I had always been under my mother’s thumb. That didn’t change when I reached college age. If she approved of my choices, I felt almost euphoric because it was so damn hard to get positive feedback from her. At the same time, I was keenly aware of how difficult she was. A great painter, yes, but extremely self-absorbed and narcissistic. The world always had to revolve around her. And if she criticized you: oooph! Shattering. You might as well live on the bottom of the ocean. At middle-age she had changed from the nerves-of-steel adventuress who had manipulated her way out of Hitler Germany to a spoiled and somewhat frivolous New York woman.
At the time, I was sharing an apartment with two other girls up near Columbia. It was finals. I still had another year before graduation.
I decided that to study effectively for finals, I needed the quiet of my parents’ house. I’d been out partying with my artist friend Sander Witlin the night before, so I slept late and was in the kitchen downing tons of coffee when there was a knock on the front door. Forgetting that I was in curlers and a ratty old bathrobe, I went to answer it. Two men with suitcases stood on the doorstep. It was late May and very warm, but both of them wore black turtlenecks and 1940s era suits. In heavily accented English, they asked for Mrs. Schindler. Ah, I thought. Friends of my mother’s from the old country. I let them in and went back upstairs to my books.
About an hour later, my mother buzzed me on the intercom, insisting I had to come down and meet these men. We argued: I was there to study, nothing else. She pushed till I gave in. “Okay, for five minutes,” I said, pulling out my curlers. All I knew about the men was that they had come to photograph some pieces in my parents’ art collection.
On my way downstairs, I paused on the second floor balcony overlooking the living room below. One of the men was moving very gracefully around an art piece with a flashgun. His hair winged out, he was lithe as a cat. I had to see him from the front and study his face. I hurried the rest of the way down.

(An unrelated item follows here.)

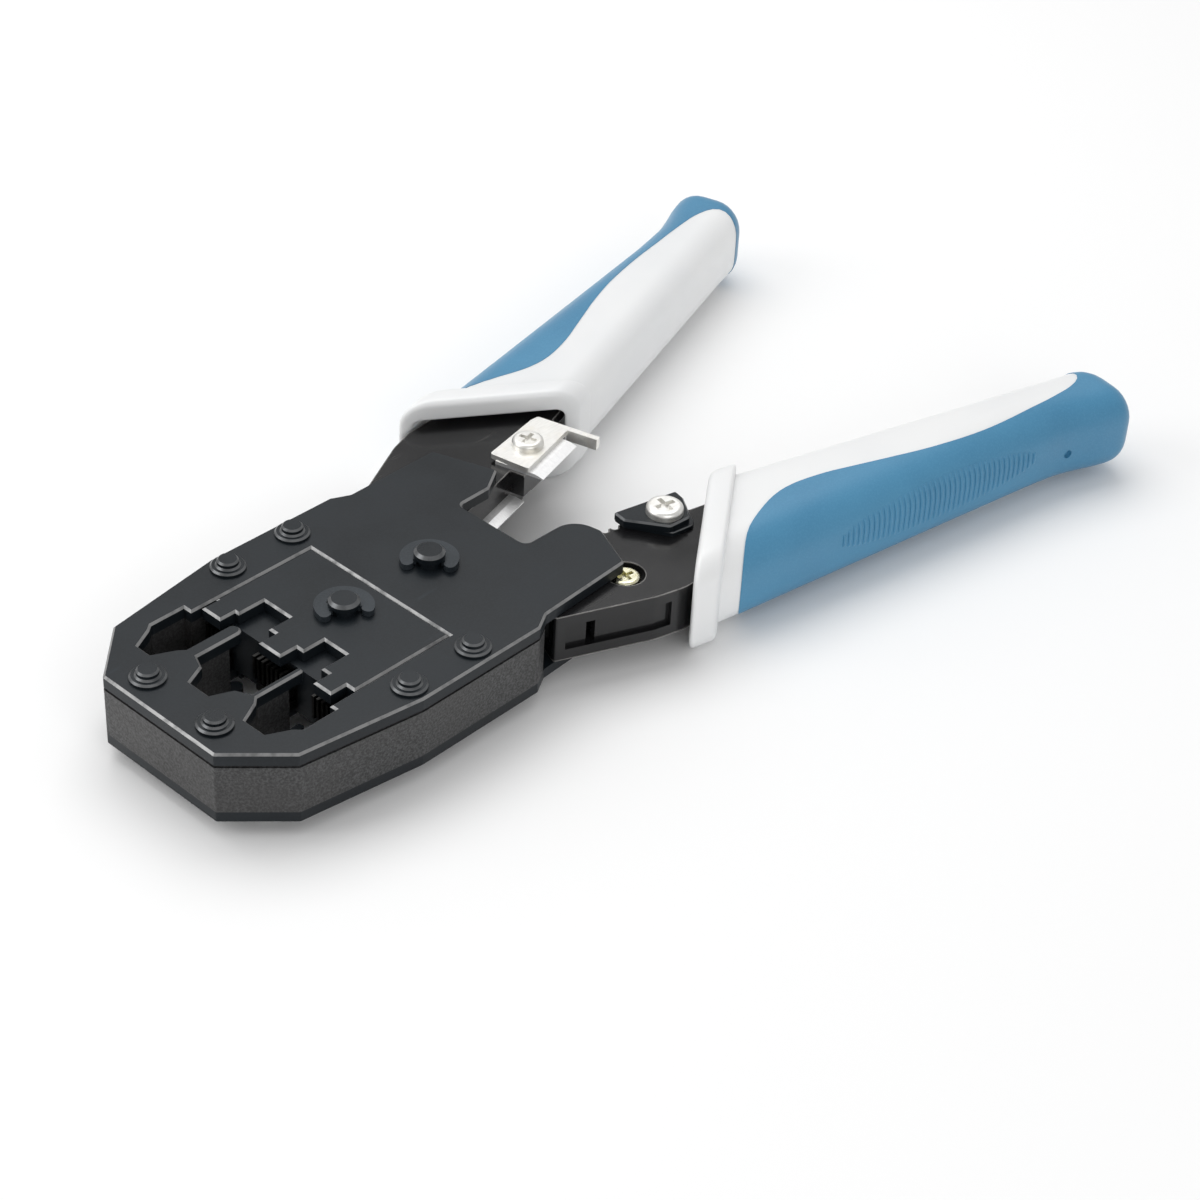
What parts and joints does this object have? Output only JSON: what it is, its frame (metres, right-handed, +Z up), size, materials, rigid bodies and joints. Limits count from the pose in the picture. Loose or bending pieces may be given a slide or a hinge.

Neither of the men – who turned out to be brothers – spoke English. They were Czech from Prague (then behind the Iron Curtain). All conversation was in German, which I barely understood. I didn’t care. I was spellbound. I couldn’t stop staring at the one with the flashgun whose name was Werner. He was in his forties with the most handsome, chiseled, interesting face I’d ever seen. The hell with exams. I sat all through lunch gawking at him. My father was away on a business trip at the time, so it was just me and Franyo who seemed to be staring at him a lot, too. After the brothers packed up their photographic equipment and left, my mother turned to me and said, “Wow, I’d put my slippers under his bed anytime.” This was an expression I’d never heard before, and have never heard since. “If I wasn’t married,” she added.